## WHAT TO DO
Up to and including the line containing "in_y = -HALF_D + HANDLE_T + 9", please reproduce the lines of the listing below, starting from the top.

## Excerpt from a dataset
START
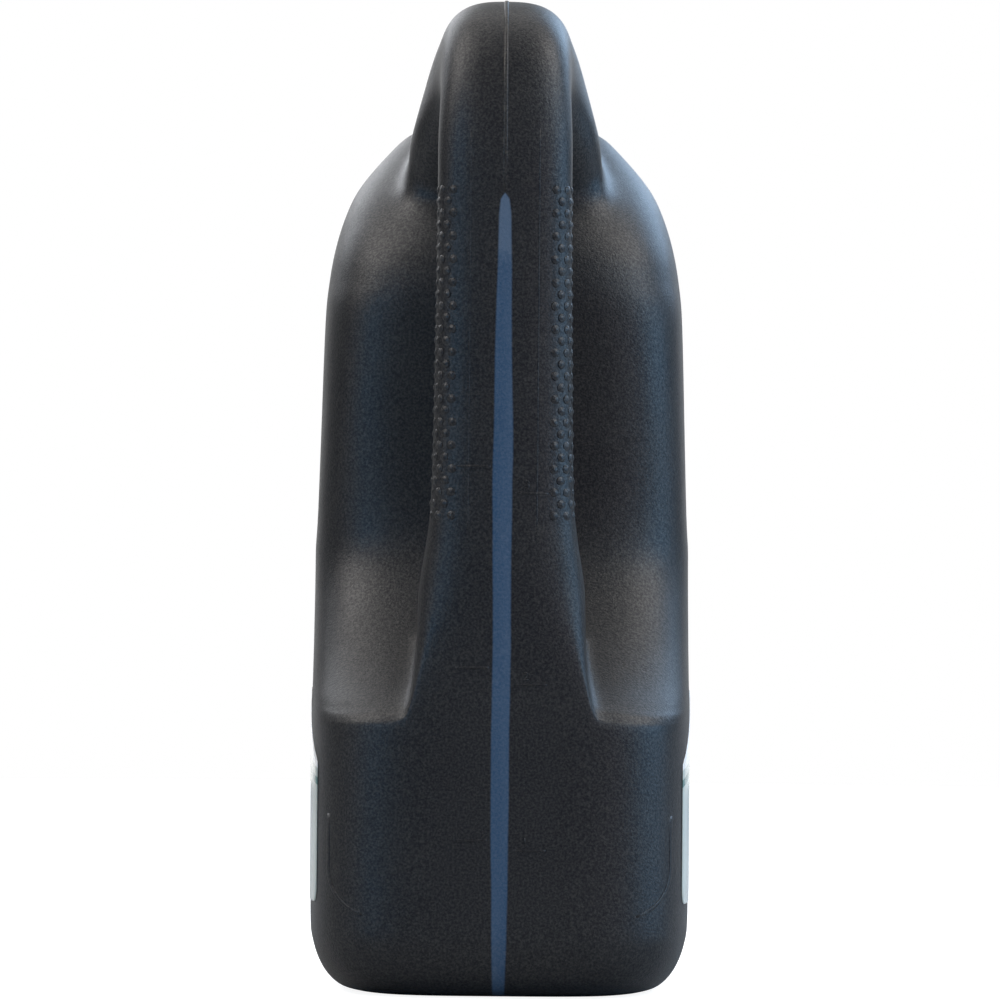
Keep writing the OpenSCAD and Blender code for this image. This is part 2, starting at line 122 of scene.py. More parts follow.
def body_rows():
    """Rows from the push-up to the collar: height, half width, near y, far y, y of the widest place,
    squareness of the near and far side, half width of the front columns, droop at the near corners."""
    rows = [
        block_row(PUSH_UP, BASE_RUN + 16, 3.4),
        block_row(PUSH_UP, BASE_RUN + 9, 3.6),
        block_row(0, BASE_RUN + 4, 3.9),
        block_row(0, BASE_RUN, 4.2),
    ]
    for a in range(18, 91, 18):
        s, c = math.sin(math.radians(a)), math.cos(math.radians(a))
        rows.append(block_row(BASE_RISE * (1 - c), BASE_RUN * (1 - s), 4.2 + 0.8 * s))
    rows.append(block_row((BASE_RISE + LEDGE_H - LEDGE_R - 3) / 2, 0))
    root_row = len(rows)

    out_y = -HALF_D + LEDGE_R * 0.86
    in_y = -HALF_D + HANDLE_T + 9

    def scoop(y):
        t = (y - out_y) / (INNER_Y - out_y)
        return y, LEDGE_H - 2 + SCOOP_RISE * (0.5 * t + 0.5 * (1 - math.sqrt(1 - t * t)))

    ledge = [(-HALF_D + LEDGE_R * (1 - math.cos(math.radians(a))),
              LEDGE_H - LEDGE_R - 3 + LEDGE_R * math.sin(math.radians(a))) for a in (0, 22, 42, 60)]
    ledge += [scoop(out_y + (in_y - out_y) * i / 4) for i in range(5)]
    ledge += [scoop(in_y + (INNER_Y - in_y) * t) for t in (0.46, 0.77, 0.94)]
    for y, z in ledge:
        t = (y + HALF_D) / (INNER_Y + HALF_D)
        rows.append([z, HALF_W, y, HALF_D, 14 * t, 5, 5, FACE_HALF * (1 - 0.15 * t),
                     LEDGE_DROOP * (1 - t) * min(1, 0.4 + 8 * t)])

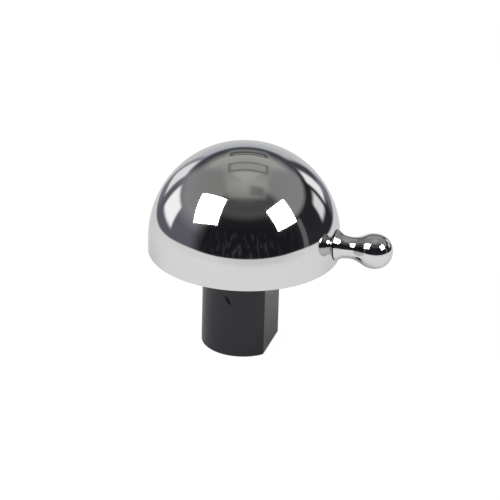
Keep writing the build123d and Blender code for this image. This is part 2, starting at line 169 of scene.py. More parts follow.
def make_mesh(name, points, faces, exact=None):
    """A closed smooth mesh with its faces outwards. A vertex's normal is the sum of its faces' area
    vectors, which keeps a long flat plain beside a small rounding, unless exact() corrects it."""
    mesh = bpy.data.meshes.new(name)
    mesh.from_pydata(points, [], faces)
    turned = bmesh.new()
    turned.from_mesh(mesh)
    bmesh.ops.recalc_face_normals(turned, faces=turned.faces)
    turned.to_mesh(mesh)
    turned.free()
    count = len(mesh.polygons)
    mesh.polygons.foreach_set("use_smooth", np.ones(count, bool))
    area, facing, corners = np.empty(count), np.empty(count * 3), np.empty(count, int)
    mesh.polygons.foreach_get("area", area)
    mesh.polygons.foreach_get("normal", facing)
    mesh.polygons.foreach_get("loop_total", corners)
    vertex = np.empty(len(mesh.loops), int)
    mesh.loops.foreach_get("vertex_index", vertex)
    normals = np.zeros((len(points), 3))
    np.add.at(normals, vertex, np.repeat(area[:, None] * facing.reshape(-1, 3), corners, axis=0))
    normals /= np.linalg.norm(normals, axis=1)[:, None]
    if exact:
        normals = exact(np.asarray(points), normals)
    mesh.normals_split_custom_set_from_vertices(normals)
    piece = bpy.data.objects.new(name, mesh)
    bpy.context.scene.collection.objects.link(piece)
    return piece


def grid_faces(below, above):
    """Quads between two rows of vertex numbers, or two stacks of rows, whose columns close up."""
    quads = (below, np.roll(below, -1, -1), np.roll(above, -1, -1), above)
    return np.stack(quads, -1).reshape(-1, 4).tolist()


def skin(name, rings, ring_closes=False):
    """A closed surface over rows of points, each row a closed loop. The last row joins the first if
    ring_closes, or else a fan of triangles closes each end."""
    rows, columns = rings.shape[:2]
    number = np.arange(rows * columns).reshape(rows, columns)
    points = rings.reshape(-1, 3)
    if ring_closes:
        return make_mesh(name, points, grid_faces(number, np.roll(number, -1, 0)))
    faces = grid_faces(number[:-1], number[1:])
    for row in (0, -1):
        edge = number[row]
        faces += np.stack([edge, np.roll(edge, -1), np.full(columns, len(points))], -1).tolist()
        points = np.vstack([points, rings[row].mean(0)])
    return make_mesh(name, points, faces)


def eased(corners, radius, steps=3, closed=False):
    """A profile with each corner eased: the curve (1-t)^2 a + 2t(1-t) c + t^2 b through a point
    before and one after the corner c, each radius away."""
    corners = np.asarray(corners, float)
    before, after = np.roll(corners, 1, 0) - corners, np.roll(corners, -1, 0) - corners
    reach = [np.minimum(radius, 0.4 * np.linalg.norm(side, axis=1))[:, None] for side in (before, after)]
    a = corners + before / np.linalg.norm(before, axis=1)[:, None] * reach[0]
    b = corners + after / np.linalg.norm(after, axis=1)[:, None] * reach[1]
    t = np.linspace(0, 1, steps + 1)[:, None, None]
    curve = ((1 - t) ** 2 * a + 2 * t * (1 - t) * corners + t ** 2 * b).transpose(1, 0, 2)
    if closed:
        return curve.reshape(-1, 2)
    return np.vstack([corners[:1], curve[1:-1].reshape(-1, 2), corners[-1:]])


post_low, post_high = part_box("plug_post")
POST_R = -post_low.x
POST_FLAT = post_high.x
CORNER_R = 0.3 * MM
FOOT_EDGE = 0.3 * MM
WELL_R = 3.75 * MM
WELL_TOP = -14.0 * MM
SCREW_HOLE_R = 2.15 * MM
SPIGOT_R = 3.02 * MM
SPIGOT_LOW = -5.8 * MM
NICK_TURN = radians(-95.4)
NICK_Z = -11.8 * MM
NICK_LENGTH = 3.2 * MM
NICK_HALF = 0.5 * MM
NICK_DEPTH = 0.36 * MM
NICK_LEAN = radians(35)
FINE_TURN = radians(7.1)
FINE_HALF = 2.03 * MM


def post_outline(inset):
    """The D section moved in by inset: a flat, a large arc, and a small arc at each corner between.
    The large arc has more points where the nick is."""
    reach, flat = POST_R - inset, POST_FLAT - inset
    corner_x = flat - CORNER_R
    corner_y = np.sqrt((reach - CORNER_R) ** 2 - corner_x ** 2)
    turn = np.arctan2(corner_y, corner_x)
    small = np.linspace(0, 1, 7) * turn
    large = np.linspace(turn, 2 * pi - turn, 201)[1:-1]
    finer = NICK_TURN + 2 * pi + np.linspace(-FINE_TURN, FINE_TURN, 49)
    large = np.unique(np.concatenate([large, finer]))
    along = np.linspace(-1, 1, 61)[1:-1] * corner_y
    corner = np.stack([corner_x + CORNER_R * np.cos(small), corner_y + CORNER_R * np.sin(small)], -1)
    return np.vstack([
        np.stack([np.full_like(along, flat), along], -1),
        corner,
        np.stack([reach * np.cos(large), reach * np.sin(large)], -1),
        corner[::-1] * (1, -1),
    ])


D_TURN = np.arctan2(post_outline(0)[:, 1], post_outline(0)[:, 0])


def post_rings():
    """Side, foot, well, bore and top as one stack of loops. Those outside follow the D section, the
    others are circles with their points at the same turns."""
    outside = eased([(0.25 * MM, post_high.z), (0, post_high.z - 0.25 * MM), (0, post_low.z + FOOT_EDGE),
                     (FOOT_EDGE, post_low.z), (1.4 * MM, post_low.z)], 0.12 * MM)
    rows = [np.linspace(-1.0, -29.0, 71) * MM, NICK_Z + np.linspace(-FINE_HALF, FINE_HALF, 37)]
    rows = np.unique(np.concatenate(rows))[::-1]
    outside = np.vstack([outside[:5], [(0, row) for row in rows], outside[5:]])
    inside = eased([(6 * MM, post_low.z), (WELL_R, post_low.z), (WELL_R, WELL_TOP),
                    (SCREW_HOLE_R, WELL_TOP), (SCREW_HOLE_R, SPIGOT_LOW), (SPIGOT_R, SPIGOT_LOW),
                    (SPIGOT_R, post_high.z), (6 * MM, post_high.z)], 0.1 * MM)
    rings = [np.column_stack([post_outline(inset), np.full(len(D_TURN), z)]) for inset, z in outside]
    rings += [np.column_stack([radius * np.cos(D_TURN), radius * np.sin(D_TURN), np.full(len(D_TURN), z)])
              for radius, z in inside]
    return np.array(rings)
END
## ANSWER TO THE EXERCISE
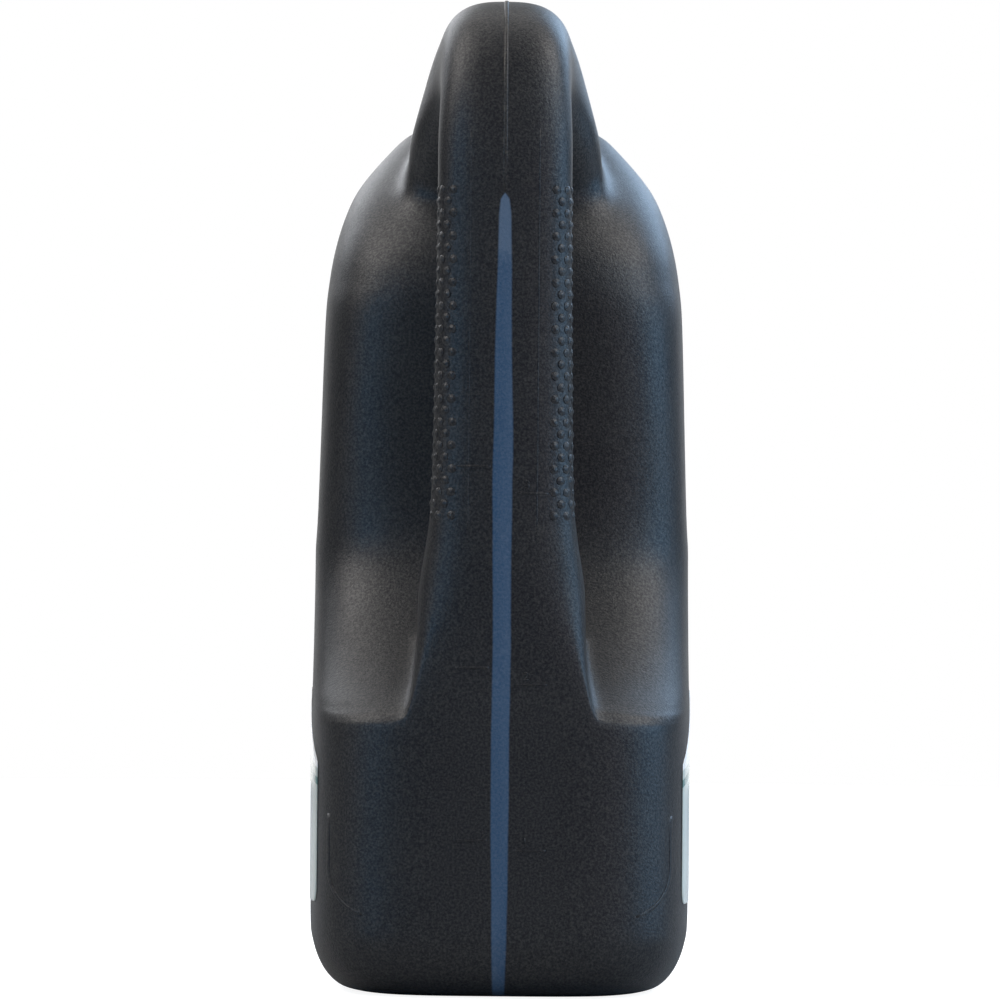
Keep writing the OpenSCAD and Blender code for this image. This is part 2, starting at line 122 of scene.py. More parts follow.
def body_rows():
    """Rows from the push-up to the collar: height, half width, near y, far y, y of the widest place,
    squareness of the near and far side, half width of the front columns, droop at the near corners."""
    rows = [
        block_row(PUSH_UP, BASE_RUN + 16, 3.4),
        block_row(PUSH_UP, BASE_RUN + 9, 3.6),
        block_row(0, BASE_RUN + 4, 3.9),
        block_row(0, BASE_RUN, 4.2),
    ]
    for a in range(18, 91, 18):
        s, c = math.sin(math.radians(a)), math.cos(math.radians(a))
        rows.append(block_row(BASE_RISE * (1 - c), BASE_RUN * (1 - s), 4.2 + 0.8 * s))
    rows.append(block_row((BASE_RISE + LEDGE_H - LEDGE_R - 3) / 2, 0))
    root_row = len(rows)

    out_y = -HALF_D + LEDGE_R * 0.86
    in_y = -HALF_D + HANDLE_T + 9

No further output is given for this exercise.